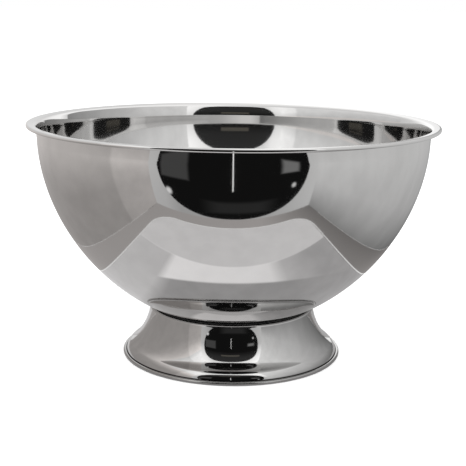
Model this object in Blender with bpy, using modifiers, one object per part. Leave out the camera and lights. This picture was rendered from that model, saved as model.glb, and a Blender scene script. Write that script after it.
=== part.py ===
"""A polished stainless steel punch bowl on a spun pedestal foot, 400 mm across its rolled rim.

Metres, +Z up. The origin is on the axis, in the plane that the foot stands on.
"""

from math import asin, cos, degrees, radians, sin, sqrt, tan

import bmesh
import bpy
from mathutils import Matrix, Vector

# Sheet metal
SHEET = 0.001
SEGMENTS = 48
CLEARANCE = 0.0003

# Bowl
HEIGHT = 0.233
RIM_RADIUS = 0.200
RIM_BEAD_RADIUS = 0.0019
RIM_BEAD_END = -155.0
LIP_TILT = 75.0
LIP_BEND_RADIUS = 0.004
COLLAR_TOP_Z = 0.2292
COLLAR_TOP_TILT = 10.0
COLLAR_BOTTOM_Z = 0.2190
COLLAR_BOTTOM_TILT = 4.0
COLLAR_STEPS = 4
BOWL_RADIUS = 0.189
BOWL_SHOULDER_Z = 0.2224
BOWL_CURVE_DEPTH = 0.1907
BOWL_CURVE_POWER = 1.904
BOWL_CURVE_STEPS = 12
BOWL_FLOOR_Z = 0.0516
FLOOR_BEND = 0.004
FLOOR_BEND_ANGLE = 3.0

# Pedestal foot, with tilts from the vertical
DECK_Z = 0.0494
DECK_SHOULDER_RADIUS = 0.002
DECK_HOLE_RADIUS = 0.0046
FLARE_RADIUS = 0.0605
FLARE_TILT = 36.0
FLARE_STEPS = 5
HOLLOW_RADIUS = 0.033
KINK_TILT = 54.0
TOE_RADIUS = 0.015
TOE_TILT = 8.0
BASE_RADIUS = 0.1095
BASE_BEAD_RADIUS = 0.00195
BASE_FLAT_ANGLE = 16.0
BASE_BEAD_END = 118.0

# Gasket between the bowl and the foot
GASKET_THICKNESS = 0.0006
GASKET_INNER_RADIUS = 0.060
GASKET_OUTER_RADIUS = 0.0785

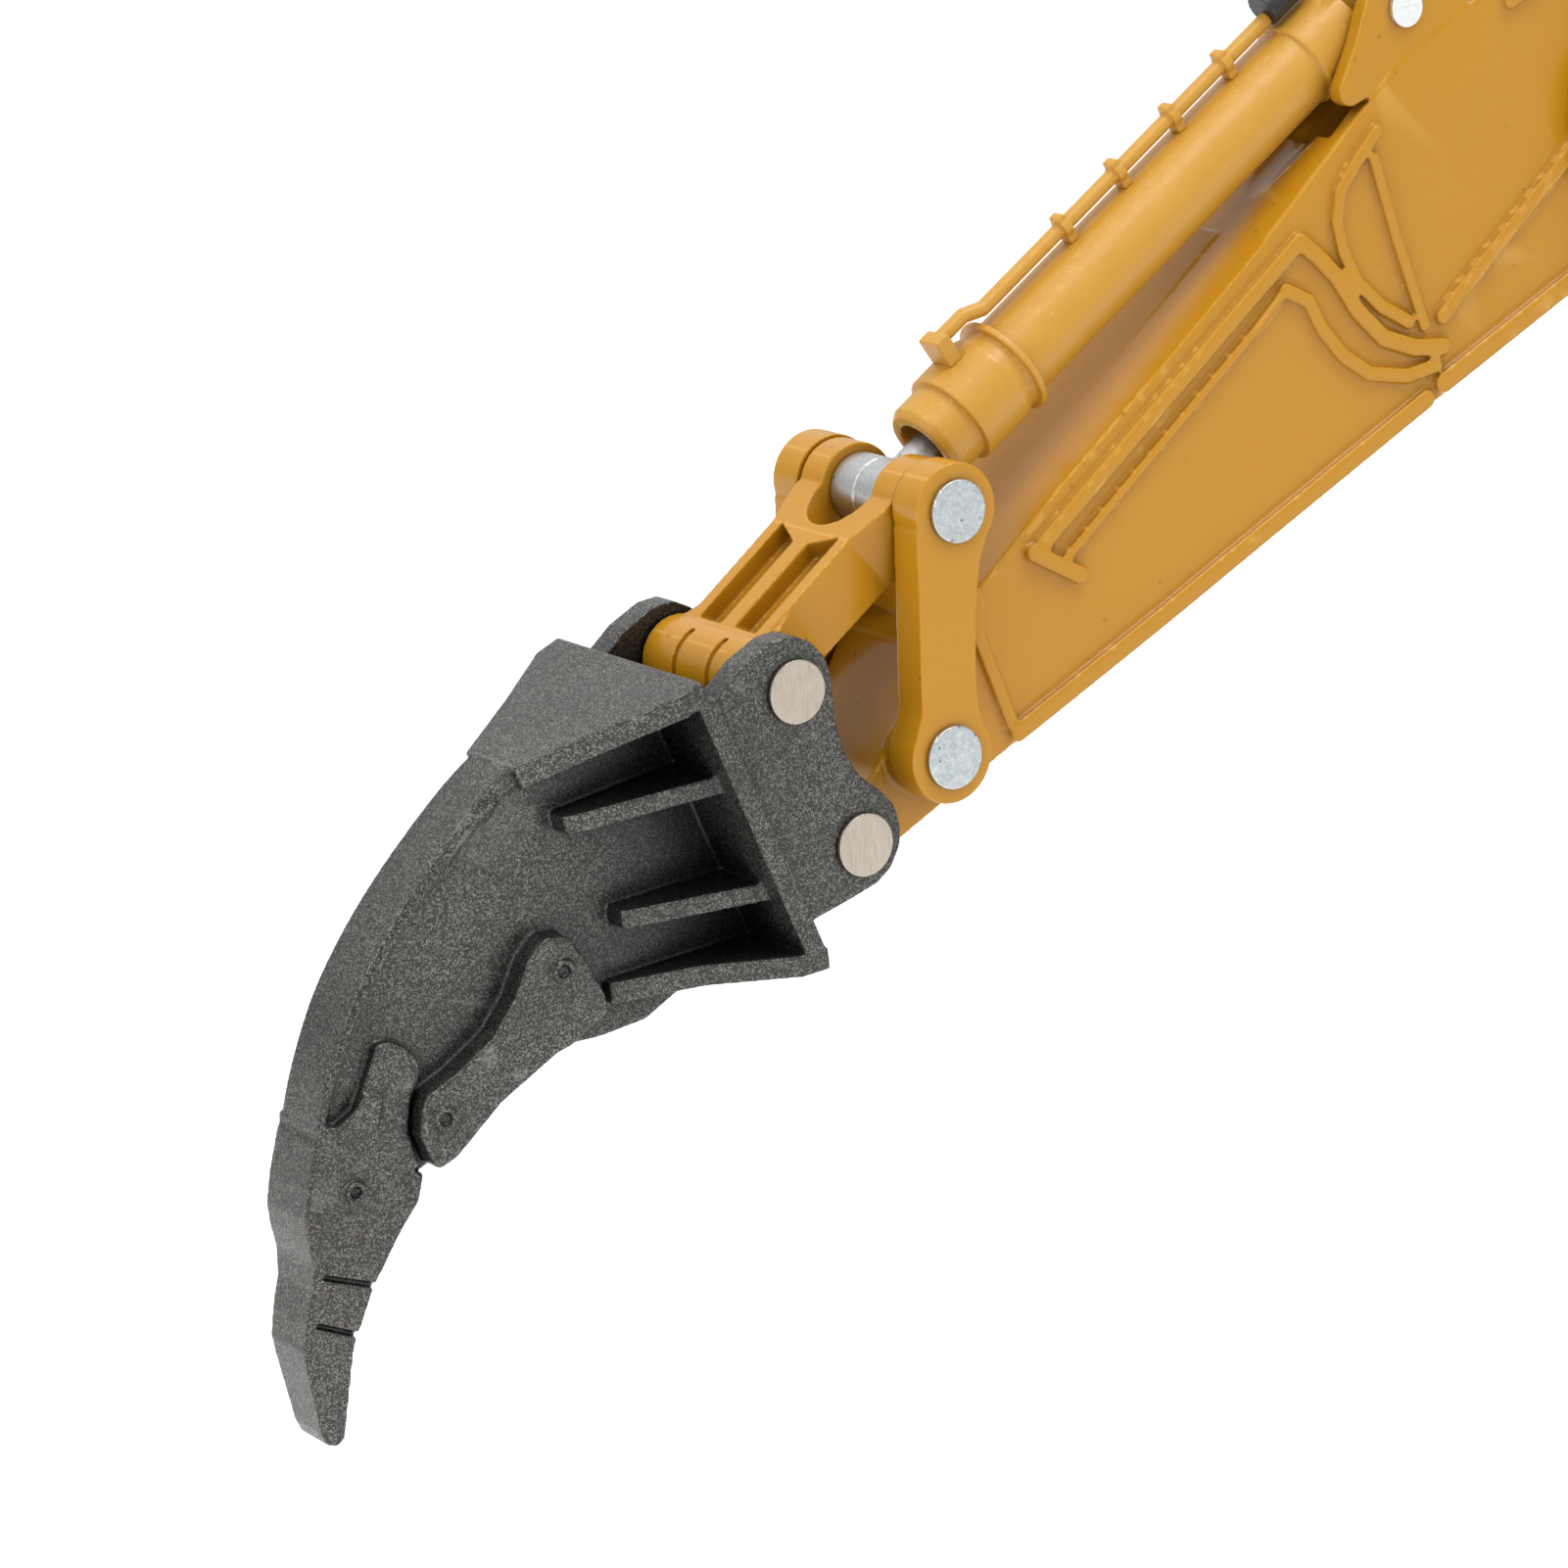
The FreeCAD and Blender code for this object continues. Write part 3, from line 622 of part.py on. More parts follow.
# cab: shell with openings, glass panes, seat
cab_side = [(6.0, DECK_Z1), (43.0, DECK_Z1), (44.5, 40.0), (43.0, 52.0), (37.5, 64.0), (34.0, CAB_TOP), (10.0, CAB_TOP), (6.0, 63.0)]
cab_o = prism(cab_side, [0.2, 3, 8, 8, 3, 2, 3, 2], CAB_Y0, CAB_Y1)
cab_i = prism([(7.2, DECK_Z1+1.2), (41.8, DECK_Z1+1.2), (43.2, 40.0), (41.8, 51.8), (36.7, 63.0), (33.6, 64.6), (10.4, 64.6), (7.2, 62.2)], [0.2, 2, 7, 7, 2, 1.5, 2, 1.5], CAB_Y0+1.2, CAB_Y1-1.2)
cab = cab_o.cut(cab_i)
# door window (two panes), front screen, rear and inner side windows
w1 = prism([(23.6, 46.0), (40.6, 44.5), (40.4, 51.0), (35.8, 61.8), (23.6, 62.2)], 1.0, 20, 40)
w1b = prism([(24.2, 33.5), (40.0, 33.5), (41.2, 40.0), (41.0, 43.0), (24.2, 44.2)], 1.2, 20, 40)
w2 = prism([(9.2, 44.0), (21.4, 44.0), (21.4, 62.2), (10.8, 62.2), (9.2, 60.8)], 1.0, 20, 40)
w3 = prism([(10.0, 44.0), (39.0, 44.0), (39.4, 51.0), (35.4, 62.2), (11.2, 62.2), (10.0, 61.0)], 1.0, 5, 20)
w4 = box(30, 50, CAB_Y0+2.0, CAB_Y1-2.0, 35.0, 62.4)
w5 = box(0, 8.5, CAB_Y0+2.4, CAB_Y1-2.4, 45.0, 61.5)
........
**SHORT PROBLEM**
Give back exactly the lines that run from the line with "The FreeCAD and" through the close of the material, counting both ends, and nothing more.

**COMPLETE RESPONSE**
The FreeCAD and Blender code for this object continues. Write part 3, from line 622 of part.py on. More parts follow.
# cab: shell with openings, glass panes, seat
cab_side = [(6.0, DECK_Z1), (43.0, DECK_Z1), (44.5, 40.0), (43.0, 52.0), (37.5, 64.0), (34.0, CAB_TOP), (10.0, CAB_TOP), (6.0, 63.0)]
cab_o = prism(cab_side, [0.2, 3, 8, 8, 3, 2, 3, 2], CAB_Y0, CAB_Y1)
cab_i = prism([(7.2, DECK_Z1+1.2), (41.8, DECK_Z1+1.2), (43.2, 40.0), (41.8, 51.8), (36.7, 63.0), (33.6, 64.6), (10.4, 64.6), (7.2, 62.2)], [0.2, 2, 7, 7, 2, 1.5, 2, 1.5], CAB_Y0+1.2, CAB_Y1-1.2)
cab = cab_o.cut(cab_i)
# door window (two panes), front screen, rear and inner side windows
w1 = prism([(23.6, 46.0), (40.6, 44.5), (40.4, 51.0), (35.8, 61.8), (23.6, 62.2)], 1.0, 20, 40)
w1b = prism([(24.2, 33.5), (40.0, 33.5), (41.2, 40.0), (41.0, 43.0), (24.2, 44.2)], 1.2, 20, 40)
w2 = prism([(9.2, 44.0), (21.4, 44.0), (21.4, 62.2), (10.8, 62.2), (9.2, 60.8)], 1.0, 20, 40)
w3 = prism([(10.0, 44.0), (39.0, 44.0), (39.4, 51.0), (35.4, 62.2), (11.2, 62.2), (10.0, 61.0)], 1.0, 5, 20)
w4 = box(30, 50, CAB_Y0+2.0, CAB_Y1-2.0, 35.0, 62.4)
w5 = box(0, 8.5, CAB_Y0+2.4, CAB_Y1-2.4, 45.0, 61.5)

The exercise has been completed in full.